Personally, I just find it a bit silly to be obsessing about her attitudes on sex when her views on fiscal matters and foreign policy will have a lot more to do with what she does in the Senate. Is she against ratifying START? She probably is, and even if I were a social liberal that would be a much bigger strike against her. All of this is a bit like when libertarians were having a great time laughing at Rick Santorum because of his moralizing and mostly ignoring his rampant warmongering. I suppose my point is that there are simply far more important things to worry about.

#8 Comment By tbraton On September 16, 2010 @ 3:40 pm

“Personally, I just find it a bit silly to be obsessing about her attitudes on sex when her views on fiscal matters and foreign policy will have a lot more to do with what she does in the Senate. Is she against ratifying START?”

I guess we all have our own fantasies. I expect we will hear an intelligent discussion of START from O’Donnell only after we have an intelligent analysis of the John Marshall Supreme Court presented by Sarah Palin.
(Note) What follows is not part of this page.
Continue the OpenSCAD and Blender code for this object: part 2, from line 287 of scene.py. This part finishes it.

#9 Comment By conradg On September 17, 2010 @ 9:09 am

This is GOP identity politics coming to bite its leaders in the ass. Since Reagan’s time, the GOP has been trying to find candidates who their rank and file (and independents) can identify with. Especially since Bush in 2000, this has been the dominant value built into the GOP message machine, used by its elites to manipulate voters into imagining that patrician-raised Ivy League guys like GWB were “one of us” because they mimicked certain speech and outer habits of “regular folks”.

This became so popular that honest-to-goodness “regular folks” actually got the idea that they could go into politics. Now these regular folks are displacing the elites. This is the problem with cultural-based populist identity politics. Eventually, it’s not enough to just be “for the real people”, you actually have to be one of the “real people.” In fact, after years of telling people not to vote on policy or competence, but on identity politics, this has now become the most important qualification of all. Hence, the rise of Palin, O’Donnell et al and the demise of Castle. Bashing elites for years on end has worked, to the point of destroying anyone who seems “better” than you, such as having an education and being better qualified than Joe the Plumber. Now the GOP elites are being devoured by the beast they created, and it’s quite amusing to watch.
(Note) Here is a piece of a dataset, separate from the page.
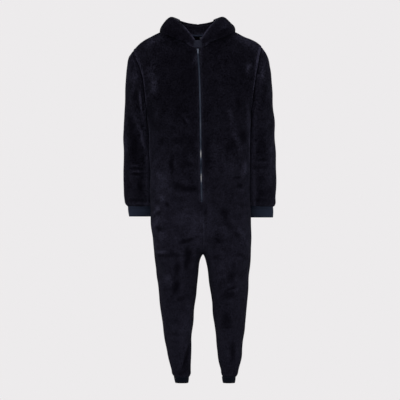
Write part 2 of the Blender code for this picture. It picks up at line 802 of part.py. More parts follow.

I have to disagree with you about Palin. While Romney is the old-school front runner, in the new environment he’s definitely an underdog, even though he won’t be portrayed that way, and regular folk Sarah is the new overdog, running of course as the underdog. Two years is a lifetime in politics, so anything could happen, but it sure looks like Palin is going to be the nominee. Insurgents rarely do take the GOP nomination, but 2012 is looking like the new 1964.

#10 Comment By conradg On September 17, 2010 @ 9:17 am

Also, regarding the notion of it “being Romney’s turn”, do remember that Sarah was the VP nominee last time around, so she has a decent case for it being “her turn” this time, and not Romney’s, who dropped out early. Even Huckabee has a case that it’s “his turn”, since he got more votes than Romney. Personally, I think the race is between Sarah and Huckabee, with Sarah winning out.

Romney still, in Huckabee’s famous remark, “looks like the guy who fires you”. He can’t pass the identity politics test. Throw in the Mormonism and the insufferable sense of personal falseness, the Mass health care mandate and the support for TARP, and he loses big time.

#11 Comment By conradg On September 17, 2010 @ 9:18 am

Not posting properly?

This is GOP identity politics coming to bite its leaders in the ass. Since Reagan’s time, the GOP has been trying to find candidates who their rank and file (and independents) can identify with. Especially since Bush in 2000, this has been the dominant value built into the GOP message machine, used by its elites to manipulate voters into imagining that patrician-raised Ivy League guys like GWB were “one of us” because they mimicked certain speech and outer habits of “regular folks”.

This became so popular that honest-to-goodness “regular folks” actually got the idea that they could go into politics. Now these regular folks are displacing the elites. This is the problem with cultural-based populist identity politics. Eventually, it’s not enough to just be “for the real people”, you actually have to be one of the “real people.” In fact, after years of telling people not to vote on policy or competence, but on identity politics, this has now become the most important qualification of all. Hence, the rise of Palin, O’Donnell et al and the demise of Castle. Bashing elites for years on end has worked, to the point of destroying anyone who seems “better” than you, such as having an education and being better qualified than Joe the Plumber. Now the GOP elites are being devoured by the beast they created, and it’s quite amusing to watch.

I have to disagree with you about Palin. While Romney is the old-school front runner, in the new environment he’s definitely an underdog, even though he won’t be portrayed that way, and regular folk Sarah is the new overdog, running of course as the underdog. Two years is a lifetime in politics, so anything could happen, but it sure looks like Palin is going to be the nominee. Insurgents rarely do take the GOP nomination, but 2012 is looking like the new 1964.

#12 Comment By Norwegian Shooter On September 17, 2010 @ 10:05 am

Daniel: “What I find strange is that there seems to be undue attention to her religious and moral attitudes and almost none to the issues that helped get her elected.”

We’re talking about the first couple of days of national media attention. The biggest biases of the MSM are still sensationalism and laziness. All the serious stuff will come out, but for now, running with video of a big hair slamming masturbation is TV gold.

I also see no attention at all to her religion. I didn’t know she was a Catholic until now. As far as abortion, just being pro-life isn’t news-worthy. But being [4] is.

#13 Comment By petey On September 18, 2010 @ 11:05 am

“While there is some condescension out there, much of it is really Republican posturing.”

this is exactly right. i heard that ‘elites’ were attacking and/or frightened of o’donnell before i heard a single crack about her.